What is the most-favored-tenant audit right in a commercial lease? +
A most-favored-tenant (MFT) audit right is a provision entitling a tenant to audit rights no less favorable than those granted to any other tenant in the building. If the landlord grants a major anchor tenant broader audit rights (e.g., a 36-month lookback window, full employee payroll access, or the right to audit affiliate transactions), the MFT clause requires the landlord to offer the same rights to all tenants who have MFT provisions. This is particularly valuable in multi-tenant buildings where the anchor tenant has negotiated more favorable audit mechanics than standard tenants. MFT audit rights are most commonly negotiated by tenants occupying 10,000+ SF.

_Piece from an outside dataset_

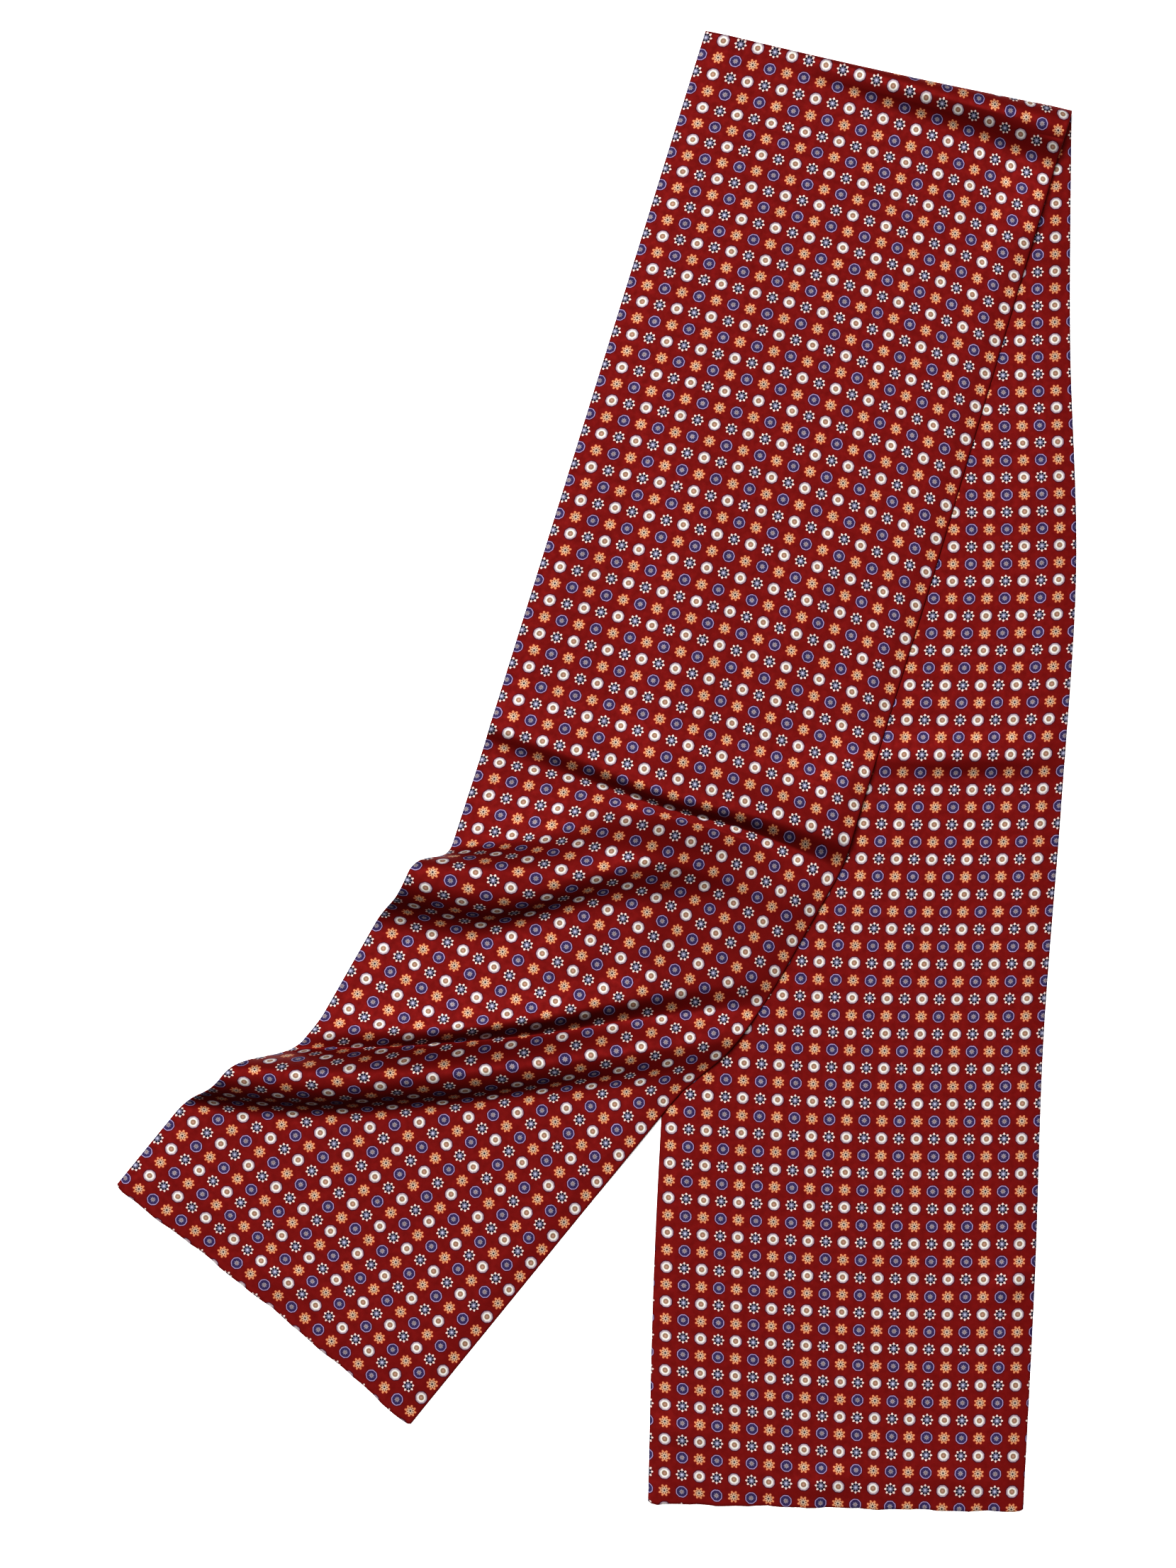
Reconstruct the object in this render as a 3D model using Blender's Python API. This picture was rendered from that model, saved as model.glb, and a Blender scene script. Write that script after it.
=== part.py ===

How much do commercial tenants typically recover in a successful CAM audit? +
Successful CAM audits typically recover between 3% and 15% of total CAM billed for the audit year. For a 10,000 SF tenant paying $8/SF in CAM ($80,000/year), a 5% overcharge recovery equals $4,000 per year—or $19,200 on a 4-year lookback. For a larger tenant paying $25/SF in CAM on 20,000 SF ($500,000/year), a 5% recovery over 4 years equals $100,000. In buildings with aggressive property management fee billing, affiliate transaction markups, or improper capital expenditure inclusion, overcharge rates of 8–15% have been documented—producing recoveries of $19,000–$67,000 for mid-size tenants. Industry studies suggest that approximately 60–70% of commercial CAM audits reveal some level of overcharge.